Monte Carlo Simulations:
Monte Carlo methods are used in astronomy to model processes that involve random variables or probabilistic behavior, such as the scattering of light in an atmosphere or the distribution of galaxies. These methods rely on repeated random sampling to calculate properties of the system.
- Applications: Radiative transfer, statistical analysis of large datasets, and modeling the distribution of matter in the universe.
- Challenges: Monte Carlo simulations can be computationally expensive, especially when high precision is required, but they offer powerful solutions for complex, stochastic processes.
Machine Learning and Data Analysis:
With the rise of large-scale surveys like Sloan Digital Sky Survey (SDSS) and future missions like the Vera C. Rubin Observatory (LSST), machine learning is becoming increasingly important in astronomy.

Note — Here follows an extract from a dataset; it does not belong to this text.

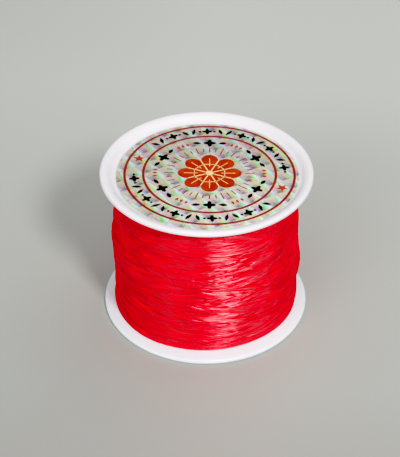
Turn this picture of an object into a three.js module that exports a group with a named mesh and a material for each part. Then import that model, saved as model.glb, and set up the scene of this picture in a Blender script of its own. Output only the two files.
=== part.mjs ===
// A small craft spool of elastic cord: a moulded plastic spool with two dished flanges on a
// hollow barrel, the cord wound on it, and a film disc in the dish of the upper flange.
// Millimetres, +Z up. The origin is the centre of the ring that the spool stands on.
// Bearings are in degrees, anticlockwise from +X seen from above, so the front is at 270.

import * as THREE from 'three';

// The spool
const SPOOL_HEIGHT = 37.5;
const FLANGE_RADIUS = 24;
const RIM_THICKNESS = 1.1;
const RIM_ROUND = 0.6;
const LIP_INNER_RADIUS = 22.5;
const LIP_ROUND = 0.35;
const DISH_RADIUS = 21.1;
const DISH_DEPTH = 1.4;
const DISH_ROUND = 0.5;
const PLATE_EDGE_RADIUS = 21.3;
const PLATE_THICKNESS = 0.6;
const BARREL_RADIUS = 15;
const BARREL_WALL = 1.4;

// The winding
const GAP = 0.3;
const WINDING_INNER_RADIUS = BARREL_RADIUS + GAP;
const PLATE_TOP = DISH_DEPTH + PLATE_THICKNESS;
const WINDING_BOTTOM = PLATE_TOP + GAP;
const WINDING_TOP = SPOOL_HEIGHT - PLATE_TOP - GAP;

// The film disc, stuck a little off centre
const FILM_RADIUS = 20.65;
const FILM_THICKNESS = 0.25;
const FILM_CENTRE = { x: 0.25, y: -0.2 };

// Facets
const SPOOL_SEGMENTS = 64;
const ARC_STEPS = 3;
const WINDING_COLUMNS = 80;
const WINDING_ROWS = 30;

// The wound surface: its radius on four sides at each height
const SIDES = { right: 0, back: 90, left: 180, front: 270 };
const WINDING_SHAPE = [
  { height: 2.0, right: 21.3, back: 21.3, left: 21.6, front: 21.4 },
  { height: 4.6, right: 21.55, back: 21.2, left: 21.2, front: 21.35 },
  { height: 8.5, right: 21.35, back: 21.6, left: 21.35, front: 21.5 },
  { height: 13.5, right: 22.0, back: 21.4, left: 21.25, front: 21.7 },
  { height: 17.0, right: 21.6, back: 21.3, left: 21.6, front: 21.6 },
  { height: 20.5, right: 21.2, back: 21.6, left: 21.85, front: 21.65 },
  { height: 24.0, right: 21.25, back: 21.7, left: 21.3, front: 21.5 },
  { height: 27.5, right: 20.95, back: 21.2, left: 20.85, front: 21.3 },
  { height: 35.5, right: 20.7, back: 20.9, left: 20.6, front: 21.0 },
];

// Places where the turns heap up or leave a hollow
const LUMPS = [
  { bearing: 232, height: 3.0, spread: 26, reach: 2.6, lift: 0.3 },
  { bearing: 298, height: 2.6, spread: 20, reach: 3.4, lift: -0.3 },
  { bearing: 262, height: 23.0, spread: 24, reach: 3.6, lift: 0.18 },
  { bearing: 318, height: 9.0, spread: 22, reach: 3.0, lift: -0.2 },
  { bearing: 45, height: 12.0, spread: 26, reach: 4.0, lift: 0.3 },
  { bearing: 130, height: 25.0, spread: 24, reach: 3.4, lift: 0.25 },
  { bearing: 105, height: 6.0, spread: 22, reach: 3.0, lift: -0.25 },
];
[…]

Algorithms can be trained to classify astronomical objects, detect transient events, and even identify exoplanets from light curves.
- Applications: Classification of galaxies, detection of gravitational waves, analysis of stellar populations, and exoplanet discovery.
- Challenges: Developing robust models that generalize well to new data and addressing biases in datasets.
Conclusion
Computational physics is integral to modern astronomy, enabling researchers to explore the universe's complex processes and phenomena. As technology advances and computational capabilities grow, the synergy between theory, observation, and computation will deepen, leading to new discoveries and a more profound understanding of the cosmos.